Si, comme l’explique la lettre ouverte, l’IA est source d’un danger réel non nul à l’échelle de l’humanité dans les prochaines décennies, un autre danger nous guette : celui de l’atteinte à la vie religieuse de l’homme.
En effet, nous pouvons constater que le monde, en seulement trois ans, a pris goût à l’IA, lui accordant une place de plus en plus importante, tout en la laissant gagner une autonomie sans limites.
La finalité, l’ambition, est claire : créer une IA supérieure à l’homme. L’homme souhaite être dépassé. Voilà le fondement de la plus grande crise anthropologique à laquelle nous allons devoir faire face.
Dans un tweet publié le 21 avril1, jour du décès du pape François, Laurent Alexandre – transhumaniste influent en France – lance un sondage : un tiers des 1 200 réponses souhaite un pape qui connaisse l’IA. Quatre mois plus tôt, BFM Business publiait un reel Instagram2 vantant la mise en place de ChatGPT dans un confessionnal pour « parler avec Jésus ». Si l’IA s’élève au plus haut rang, celui de la religion, ça n’est absolument pas un hasard.
Fondamentalement, l’IA ne soulève pas seulement des questions liées à l’emploi, à la culture ou même à la politique. Elle touche quelque chose de bien plus profond. L’IA soulève avant tout des interrogations d’ordre religieux. L’homme veut être dépassé. Il veut voir plus grand que lui-même. C’est précisément le sens de toute pratique religieuse.
Voilà la crise anthropologique à laquelle nous allons devoir faire face tôt ou tard. L’Église sera confrontée à une crise spirituelle et religieuse sans précédent. Elle devra affronter un adversaire qui semblera « plus fort ».
Les religions traditionnelles proposaient aux hommes d’adorer un Dieu infiniment supérieur à l’homme, tout-puissant, mais invisible. Les transhumanistes, eux, promettent l’IAG : une technologie supérieure à l’homme, toute-puissante à notre échelle, mais visible, et donc attirante. Seul Dieu pouvait faire des miracles. Bientôt, l’IA essaiera de rivaliser.

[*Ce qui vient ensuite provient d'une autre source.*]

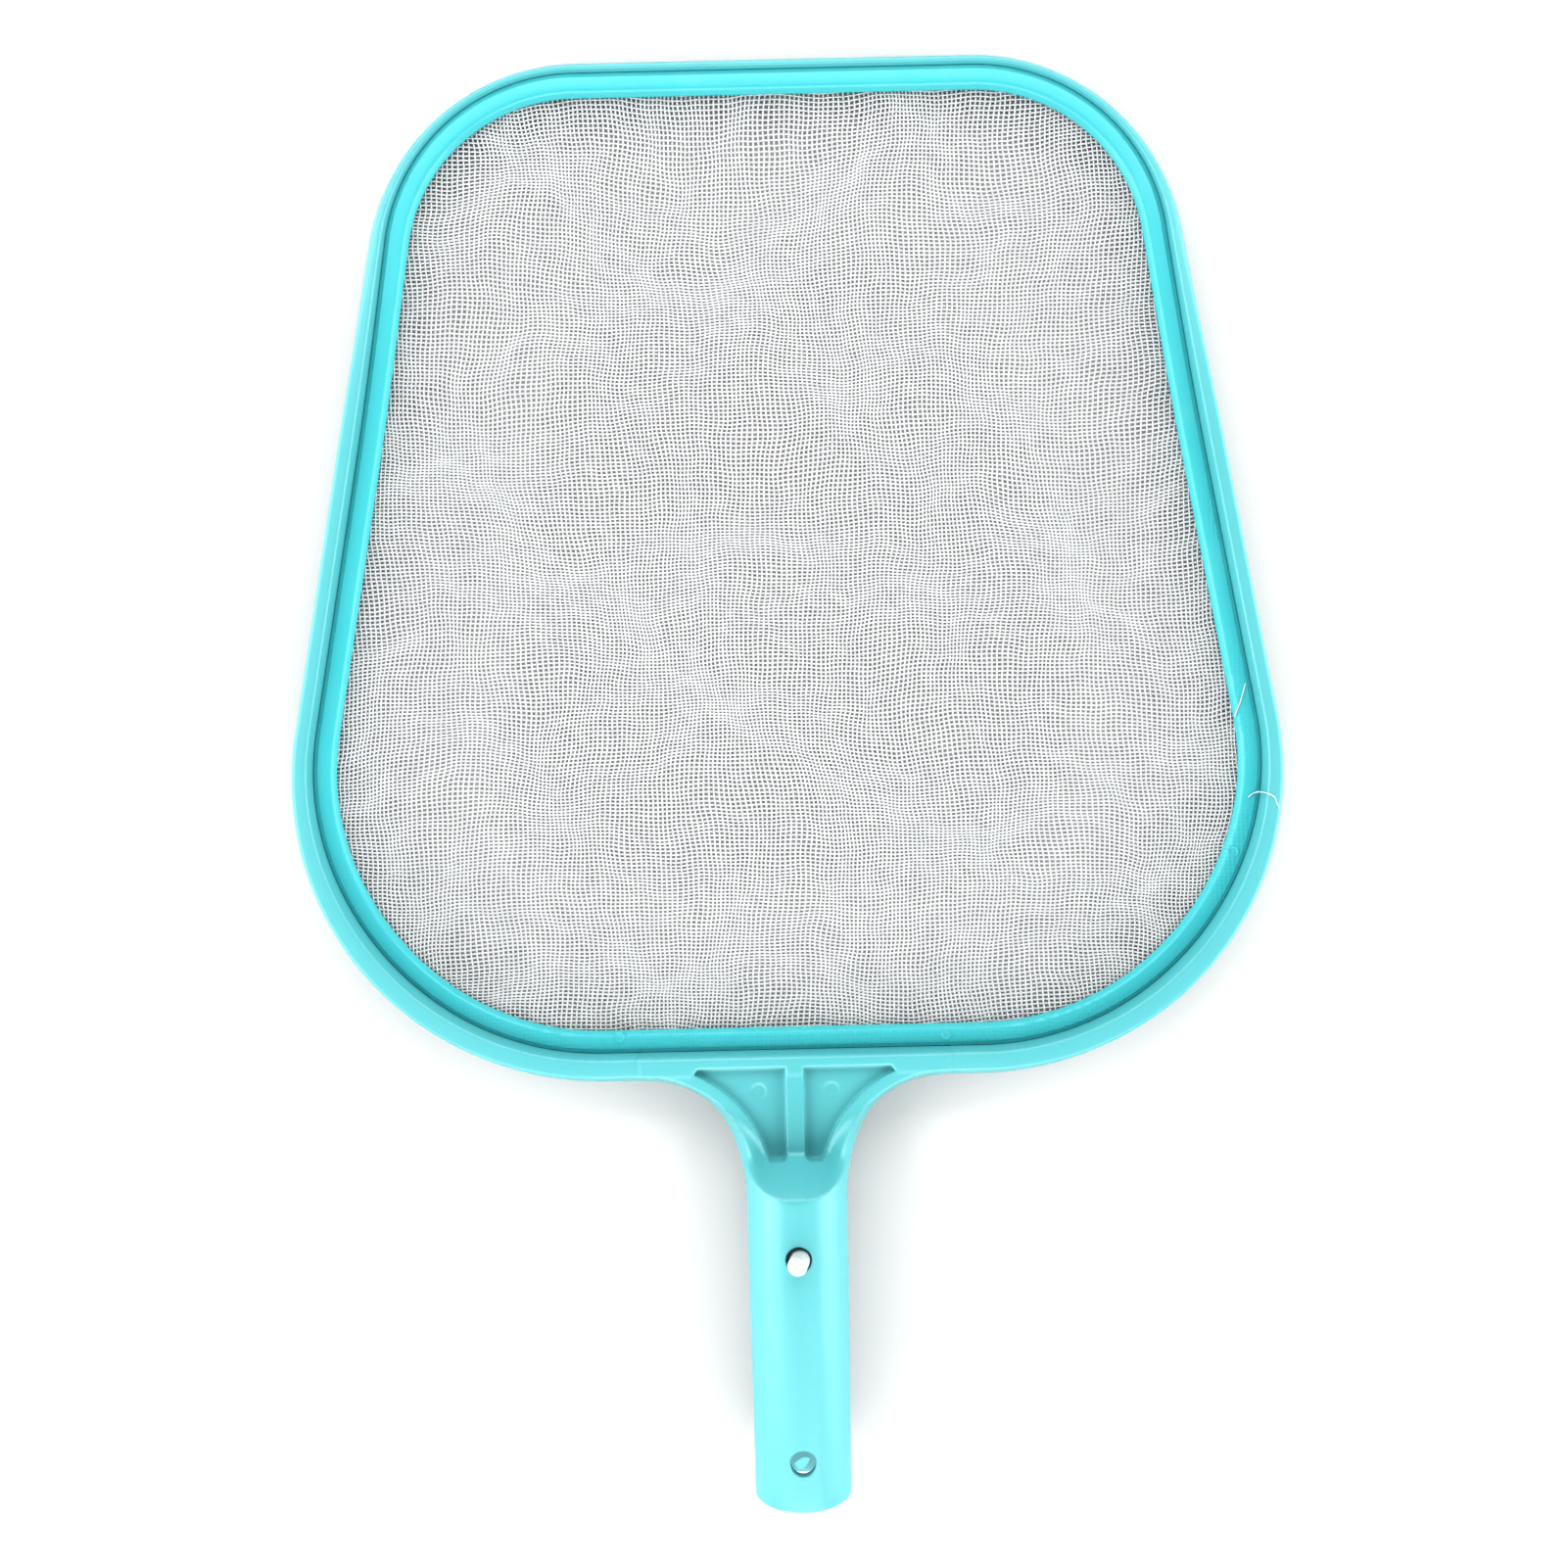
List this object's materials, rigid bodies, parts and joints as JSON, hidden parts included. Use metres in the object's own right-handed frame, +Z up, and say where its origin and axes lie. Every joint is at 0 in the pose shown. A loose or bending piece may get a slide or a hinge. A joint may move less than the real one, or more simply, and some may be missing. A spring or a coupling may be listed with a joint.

« Ce qui va être créé sera effectivement un Dieu […] une entité un milliard de fois plus intelligente que l’humain le plus intelligent […] Le seul mot adéquat pour décrire cette "chose" est "Dieu" », selon Anthony Levandowski, cofondateur du programme de voiture autonome chez Google3.
Même si une partie des catholiques sait distinguer l’intelligence humaine de l’intelligence artificielle, combien se laisseront duper par les capacités et la puissance de cet automate aux pouvoirs hors norme ? Combien se laisseront tenter par l’augmentation ?
En somme, nous créons un simulacre d’intelligence dans lequel l’homme finira par se tromper lui-même : il adorera sa propre créature. Même si l’IA ne possède ni intelligence ni liberté au sens humain, nous serons impuissants face à elle, car, si rien n’y change, c’est la place que nous lui réservons. Il semble que Dieu, comme dans le paradis terrestre, ne nous empêche pas de travailler à notre propre destruction.